As well as the aforementioned essays, the file on Joseph Baxter included “half a dozen photographs” and paperwork relating to his teaching career.

One of the boys — known only as “M Jacobs” — wrote of his dream of being picked from the crowd at Wembley to play in a cup final for his favourite team, most likely West Ham United.

Others spoke of a desire to follow in the footsteps of the likes of the famed Jewish boxers of the early 20th century, such as Ted “Kid” Lewis.

Another, Sam Clapper, dreamed of becoming the inventor of automated street sweepers, a boot-cleaning device and an amphibious car.

Most of the boys spoke of a wish to travel abroad, most typically in the jewellery trade, which would have been seen as a “glamorous trade”, Mrs Douglas said. A few harboured aspirations of living comfortably in the countryside — a world away from the impoverished, overcrowded East London.

But more striking, she said, was the degree to which “they said they were going to follow their dad into his profession — because they were good jobs”.

She added: “Of the households, of the 27 boys, at least 12 had at least one parent working in the rag trade, in some shape or form. Others were in tailoring, or as rag merchants or as drapers.

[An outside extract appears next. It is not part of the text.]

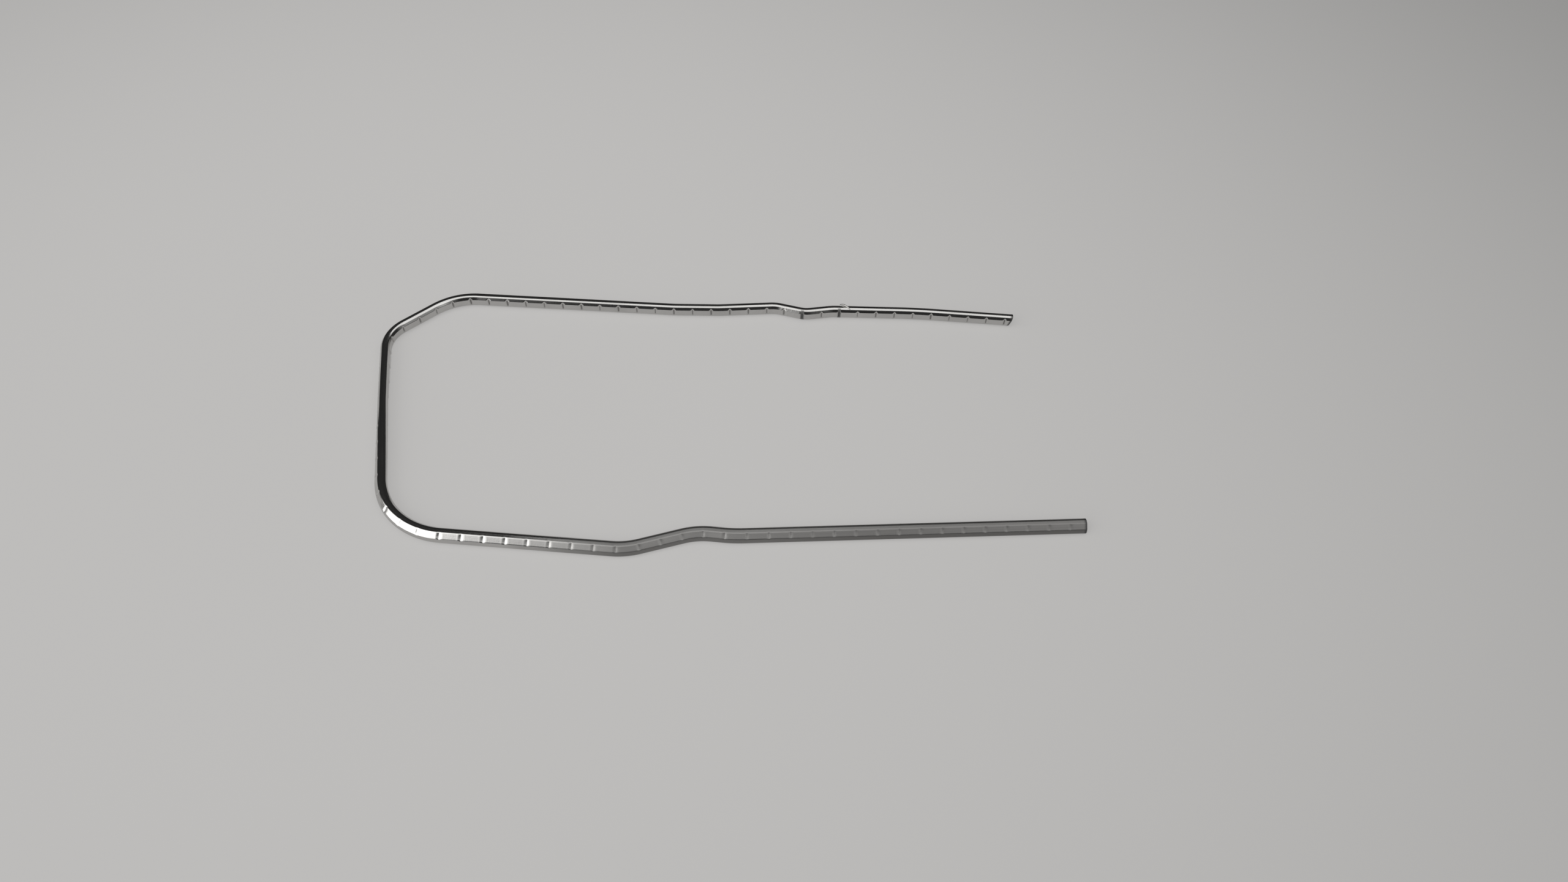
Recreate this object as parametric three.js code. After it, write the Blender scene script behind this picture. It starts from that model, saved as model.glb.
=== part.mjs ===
// Cable needle: a hand tool that holds stitches while a cable is knitted.
// It is one length of bright steel wire, bent into a long U that is open at one end.
// The wire has a rounded rectangular section. Shallow notches are pressed across both of
// its wide faces at an even pitch from tip to tip, and stop the stitches from sliding off.
// Millimetres, +Z up. The U lies flat on the plane z = 0, with its arms along X,
// its crown at -X and its open end at +X.

import * as THREE from "three";

// Wire stock
const WIRE_WIDTH = 1.45; // across, in the plane of the U
const WIRE_HEIGHT = 2.05; // the tall way, so that the notched faces stand upright
const EDGE_RADIUS = 0.48; // the narrow sides stay nearly round
const NARROW_FLAT = 0.2; // the little flat along the middle of each narrow side
const SHOULDER_ANGLE = 58; // degrees from the tall way, where the round ends and the shoulder slopes
const EDGE_STEPS = 3; // facets round each of the four long edges

// Pressed notches
const NOTCH_PITCH = 2.95;
const NOTCH_WIDTH = 0.5; // along the wire
const NOTCH_DEPTH = 0.18; // into each wide face
const FIRST_NOTCH = 1.25; // from the end of the upper arm

// Bend table, from the end of the upper arm round to the end of the lower arm.
// Each row is a corner of the centre line: x, y and the radius that it is bent to.
const BENDS = [
  [46.05, 22.48, 0], // end of the upper arm
  [30.6, 23.18, 100], // slight droop towards the end
  [17.1, 22.91, 8], // kink in the upper arm, where the wire was held
  [12.8, 22.08, 4],
  [8.1, 23.18, 5],
  [-0.9, 22.24, 10],
  [-7.9, 21.99, 20],
  [-42.95, 22.68, 9], // upper corner, in two bends
  [-51.75, 14.08, 5.5],
  [-48.88, 0.56, 60], // slight bow in the crown
  [-43.65, -21.37, 11], // lower corner
  [-10.65, -22.98, 10], // joggle in the lower arm
  [-1.35, -19.88, 10],
  [3.55, -20.23, 20],
  [51.85, -16.53, 0], // end of the lower arm
];
const BEND_STEP = 12; // degrees of bend for each ring of the sweep

// The wire rolls over along the crown and the lower corner, and stays so to its end.
const ROLL_ANGLE = 50; // degrees, with the outer face turned up
const ROLL_FROM = [98, 143]; // distance along the wire where the roll starts and is full
const ROLL_STEP = 1.5;

const BRIGHT_STEEL = new THREE.MeshStandardMaterial({
  color: 0xb9b9b6,
  metalness: 1.0,
  roughness: 0.22,
});

const toRadians = THREE.MathUtils.degToRad;

// The centre line as a path of straight runs and arcs that touch them.
function centreLine() {
  const corners = BENDS.map(([x, y]) => new THREE.Vector2(x, y));
  const line = new THREE.CurvePath();
  let runStart = corners[0];
  for (let i = 1; i < corners.length - 1; i += 1) {
    const back = corners[i - 1].clone().sub(corners[i]).normalize();
    const on = corners[i + 1].clone().sub(corners[i]).normalize();
    const radius = BENDS[i][2];
    const halfAngle = Math.acos(back.dot(on)) / 2;
    const setBack = radius / Math.tan(halfAngle);
    const arcStart = corners[i].clone().addScaledVector(back, setBack);
    const arcEnd = corners[i].clone().addScaledVector(on, setBack);
    const middle = back.clone().add(on).normalize();
    const hub = corners[i].clone().addScaledVector(middle, radius / Math.sin(halfAngle));
    const from = arcStart.clone().sub(hub).angle();
    const to = arcEnd.clone().sub(hub).angle();
    const clockwise = back.cross(on) > 0;
    line.add(new THREE.LineCurve(runStart, arcStart));
    line.add(new THREE.EllipseCurve(hub.x, hub.y, radius, radius, from, to, clockwise));
    runStart = arcEnd;
  }
  line.add(new THREE.LineCurve(runStart, corners[corners.length - 1]));
  return line;
}

// Point and heading of the centre line at a distance along the wire.
function stationFinder(line) {
  const pieces = line.curves;
  const lengths = pieces.map((piece) => {
    if (!piece.isEllipseCurve) return piece.getLength();
    return piece.xRadius * sweptAngle(piece);
  });
  const total = lengths.reduce((sum, length) => sum + length, 0);
  const find = (distance) => {
    let index = 0;
    let left = distance;
    while (index < pieces.length - 1 && left > lengths[index]) {
      left -= lengths[index];
      index += 1;
    }
    const share = Math.min(left / lengths[index], 1);
    return { point: pieces[index].getPoint(share), heading: pieces[index].getTangent(share) };
  };
  return { find, total, pieces, lengths };
}

function sweptAngle(arc) {
  const fullTurn = 2 * Math.PI;
  const turn = arc.aClockwise ? arc.aStartAngle - arc.aEndAngle : arc.aEndAngle - arc.aStartAngle;
  return (turn + fullTurn) % fullTurn;
}

// Distances along the wire that need a ring: both ends, every notch, every bend, the roll.
function ringPlaces(finder) {
  const notchRings = [];
  const halfWidth = NOTCH_WIDTH / 2;
  for (let s = FIRST_NOTCH; s < finder.total - NOTCH_WIDTH; s += NOTCH_PITCH) {
    notchRings.push(s - halfWidth, s, s + halfWidth);
  }
  const others = [];
  let start = 0;
  finder.pieces.forEach((piece, i) => {
    if (piece.isEllipseCurve) {
      const steps = Math.ceil(sweptAngle(piece) / toRadians(BEND_STEP));
      for (let k = 0; k <= steps; k += 1) others.push(start + (finder.lengths[i] * k) / steps);
    }
    start += finder.lengths[i];
  });
  for (let s = ROLL_FROM[0]; s <= ROLL_FROM[1]; s += ROLL_STEP) others.push(s);
  const clearance = NOTCH_WIDTH / 4;
  const isClear = (s) => notchRings.every((ring) => Math.abs(ring - s) > clearance);
  const kept = [];
  others.sort((a, b) => a - b).forEach((s) => {
    const far = kept.length === 0 || s - kept[kept.length - 1] > clearance;
    if (far && isClear(s)) kept.push(s);
  });
  return [0, ...notchRings, ...kept, finder.total].sort((a, b) => a - b);
}

// Depth of the notches at a distance along the wire: a V, full at its middle.
function notchDepth(distance) {
  const nearest = Math.round((distance - FIRST_NOTCH) / NOTCH_PITCH);
  const away = Math.abs(distance - FIRST_NOTCH - nearest * NOTCH_PITCH);
  return nearest < 0 ? 0 : NOTCH_DEPTH * Math.max(0, 1 - away / (NOTCH_WIDTH / 2));
}

function rollAt(distance) {
  return toRadians(ROLL_ANGLE) * THREE.MathUtils.smoothstep(distance, ROLL_FROM[0], ROLL_FROM[1]);
}

// One shoulder of the section, from the edge of the wide face round to the narrow side.
// side is across the wire and up is the tall way; cut is the share of a notch that bites there.
function shoulderPoints() {
  const full = toRadians(SHOULDER_ANGLE);
  const pressedFace = WIRE_WIDTH / 2 - NOTCH_DEPTH;
  const points = [];
  for (let k = EDGE_STEPS; k >= 0; k -= 1) {
    const angle = (full * k) / EDGE_STEPS;
    const side = NARROW_FLAT / 2 + EDGE_RADIUS * Math.sin(angle);
    const up = WIRE_HEIGHT / 2 - EDGE_RADIUS * (1 - Math.cos(angle));
    points.push({ side, up, cut: Math.max(0, side - pressedFace) / NOTCH_DEPTH });
  }
  const slopeWidth = WIRE_WIDTH / 2 - points[0].side;
  const faceEdge = points[0].up - slopeWidth * Math.tan(full);
  return [{ side: WIRE_WIDTH / 2, up: faceEdge, cut: 1 }, ...points];
}

// The whole section, anticlockwise as seen along the wire from behind.
function sectionPoints() {
  const shoulder = shoulderPoints();
  const turned = [...shoulder].reverse();
  const mirror = (points, sideSign, upSign) =>
    points.map(({ side, up, cut }) => ({ side: side * sideSign, up: up * upSign, cut: cut * sideSign }));
  return [
    ...shoulder,
    ...mirror(turned, -1, 1),
    ...mirror(shoulder, -1, -1),
    ...mirror(turned, 1, -1),
  ];
}

// Lowest point of the rolled section, so that the wire keeps its underside on z = 0.
function halfHeight(roll) {
  const hubUp = WIRE_HEIGHT / 2 - EDGE_RADIUS;
  return hubUp * Math.cos(roll) + (NARROW_FLAT / 2) * Math.sin(roll) + EDGE_RADIUS;
}

function wireGeometry() {
  const finder = stationFinder(centreLine());
  const section = sectionPoints();
  const places = ringPlaces(finder);
  const positions = [];
  places.forEach((distance) => {
    const { point, heading } = finder.find(distance);
    const depth = notchDepth(distance);
    const roll = rollAt(distance);
    const inward = new THREE.Vector2(-heading.y, heading.x); // towards the inside of the U
    section.forEach(({ side, up, cut }) => {
      const across = side - cut * depth;
      const sideways = across * Math.cos(roll) + up * Math.sin(roll);
      const height = up * Math.cos(roll) - across * Math.sin(roll) + halfHeight(roll);
      positions.push(point.x + inward.x * sideways, point.y + inward.y * sideways, height);
    });
  });
  const faces = [];
  const count = section.length;
  for (let ring = 0; ring < places.length - 1; ring += 1) {
    for (let k = 0; k < count; k += 1) {
      const a = ring * count + k;
      const b = ring * count + ((k + 1) % count);
      faces.push(a, b, a + count, b, b + count, a + count);
    }
  }
  const lastRing = (places.length - 1) * count;
  for (let k = 1; k < count - 1; k += 1) {
    faces.push(0, k + 1, k);
    faces.push(lastRing, lastRing + k, lastRing + k + 1);
  }
  const geometry = new THREE.BufferGeometry();
  geometry.setAttribute("position", new THREE.Float32BufferAttribute(positions, 3));
  geometry.setIndex(faces);
  geometry.computeVertexNormals();
  return geometry;
}

const needleWire = new THREE.Mesh(wireGeometry(), BRIGHT_STEEL);
needleWire.name = "needle_wire";

const cableNeedle = new THREE.Group();
cableNeedle.add(needleWire);

export default cableNeedle;
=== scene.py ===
# %% [markdown]
# # A cable needle of notched steel wire
# A cable needle holds a few stitches out of the way while a knitter crosses a cable. This one
# is a single length of bright wire, bent by hand into a long U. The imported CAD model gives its
# place and size. This script makes the same wire with all its fine shape, and its finish.

# %% Load the frame
import math

import bpy
from mathutils import Matrix, Vector


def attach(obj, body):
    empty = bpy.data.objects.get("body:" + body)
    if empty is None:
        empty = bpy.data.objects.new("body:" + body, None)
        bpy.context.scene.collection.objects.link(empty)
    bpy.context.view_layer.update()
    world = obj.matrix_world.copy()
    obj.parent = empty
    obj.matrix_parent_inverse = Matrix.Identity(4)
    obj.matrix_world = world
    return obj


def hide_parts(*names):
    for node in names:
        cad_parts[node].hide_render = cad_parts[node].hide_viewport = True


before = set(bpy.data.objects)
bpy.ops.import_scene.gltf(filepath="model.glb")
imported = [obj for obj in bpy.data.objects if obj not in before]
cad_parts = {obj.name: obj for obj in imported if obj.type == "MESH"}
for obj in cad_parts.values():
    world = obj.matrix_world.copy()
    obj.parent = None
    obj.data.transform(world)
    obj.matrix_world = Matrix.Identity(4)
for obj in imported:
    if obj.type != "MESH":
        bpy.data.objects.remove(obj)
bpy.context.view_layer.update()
MM = 0.001

# %% [markdown]
# ## Two small helpers
# Node trees are long to write by hand. `Value` wraps one socket, so that plain Python sums
# become Math nodes. `Graph` adds any other node from its type, its settings and its inputs.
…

“They’re not jobs that nowadays children would regard as good jobs. Let alone, most kids nowadays don’t want to follow their parents into anything, do they?

“The thing that struck me was the youthfulness and the naivety and the uncomplicatedness of their aspirations and their dreams.”

The schoolchildren, all of whom were born in the UK, were the sons of immigrants fleeing from religious persecution in Russia, Poland and Germany.

Some of their families still have ties to the East End. The sign for Glickmann’s Hardware shop is still visible in the Watney Street Market.

Michael Glickmann, however, never completed the 1919/1920 school year. He passed away after his bicycle skidded on motor oil, sending him under the wheels of a lorry.

A similar fate befell his classmate, Charles Pein, two years later. He was killed by a bus outside Hackney Town Hall in 1922. The greatest success story belonged to Woolf Cohen, who travelled to the United States with his mother and sisters after leaving Blakesley School.

There he was reunited with his father and grandfather in Cleveland, Ohio – later becoming a successful entrepreneur, owning a string of bars and motor garages.

None seem to have perished during the Second World War, despite being of the age to serve. As a wartime firefighter, Alf Noble found himself at the centre of the Bethnal Green tube disaster of 1943 – a crush which occurred as almost 200 people fled from a suspected air raid, flocking underground. Claiming the lives of 173, it was the biggest single loss of civilian life during the war.

Barnett Peterkofsky, whose father owned a clothing firm and who wrote in his essay that he wanted to join the business, died of tuberculosis three years later.

Ten of the 27 boys feature in the exhibition, after Mrs Douglas was able to track down their families and piece together fragments of their lives. A number of their descendants travelled to London from the US and Croatia to hear her present a talk on the subject on May 17, with a contingent coming from New Zealand later in the year.

She is still waiting to uncover what happened to the remaining 16: Sam Clapper, Harry Cohen, Sam Cohen, Gershon Crystal, Charles Davidson, Hyman Finegritz, Henry Goldberg, Louis Golding, S Goodman, M Jacobs, Henry Kalikman, Hyman Kalisky, Hyman Kaufman, Henry Linchis, Arthur Palmer and M Weintrop.

She said: “Their ancestors are now spread across the world. If you want, each of the boys escaped in the end, one way or another – either in this country or elsewhere. For some, of course, things got in the way, or the war got in the way. We all have dreams when we’re children, and sometimes life gets in the way.”